Томин не дышал, но недостатка в кислороде не чувствовал. Как функционировал его организм, он не понимал, да и не хотелось в это вникать. Он чувствовал себя так хорошо, словно во сне, испытывая волшебное блаженство от возможности безболезненно парить над ослепительно-прекрасным бесконечным светом.
– Это Разум океана, – послышался в его голове голос Наяды. – У него и спросим про сумку, но взять ее может только смертный.
Дима посмотрел на Андрея – тот, с круглыми от восторга глазами, грациозно парил над морем света.
Русалка начала медленно спускаться к поверхности светового моря, ребята последовали за ней. Свет вовсе не ослеплял, он завораживал и приводил в восторг. Чем ближе они к нему приближались, тем лучше становилось видно, как световая поверхность переливается, медленно пульсируя. Там гуляли настоящие световые волны – грозно набегали друг на друга и рассыпались миллионами разноцветных искр. Гребень волны был ярче, впадина – темнее. Движение световых волн напоминало невиданное по масштабу пиротехническое шоу.

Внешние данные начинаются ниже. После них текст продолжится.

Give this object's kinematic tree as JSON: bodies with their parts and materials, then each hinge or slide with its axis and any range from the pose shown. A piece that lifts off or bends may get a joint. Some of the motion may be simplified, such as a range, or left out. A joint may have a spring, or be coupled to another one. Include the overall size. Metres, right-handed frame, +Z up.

Вскоре Томин услышал какой-то шум, зазвучавший прямо в голове. Все сильнее и сильнее. Сложилось ощущение, что большой хор комаров назойливо буравит голову. Сквозь усиливающийся писк послышался прерывающийся голос Наяды:
– Дима! Не пугайся! Это… Разум океана. Ныряем! Ныряем в свет!!!
Море света переливалось уже совсем рядом. Отдельные бурные волны готовы вот-вот захлестнуть ныряльщиков. Дима зажмурился и… нырнул.
Открывать глаза оказалось незачем – сквозь веки сиял яркий белый свет, заползая в каждую клеточку организма. Слева, справа, сверху, снизу. Здесь не было направлений, только величественное сияние по всему объему, и Дима медленно парил в этом сверкании, захлебываясь от восторга. Пространство потеряло трехмерную направленность, мир стал многомерным и выпуклым.
Мозг был удивительно спокоен, в голове больше не раздавался комариный писк, не слышалась человеческая речь, но существовала твердая уверенность, что направление движения выбрано правильно, словно кто-то незримый указывал дорогу.
В голове формулировались вопросы, причем Томин задавал их сам.
«Что тут делаешь?»
«Хочу вернуть сумку с венком».
«Зачем?»
«Чтобы спасти человечество».
«Уверен, что справишься?»
«Да, уверен».
Дима общался как бы сам с собой, смотрел на себя со стороны. Ему вдруг стало абсолютно понятно, что он поступает правильно, делает благое дело. Есть первоочередные ценности, и люди должны жить по законам любви и добра.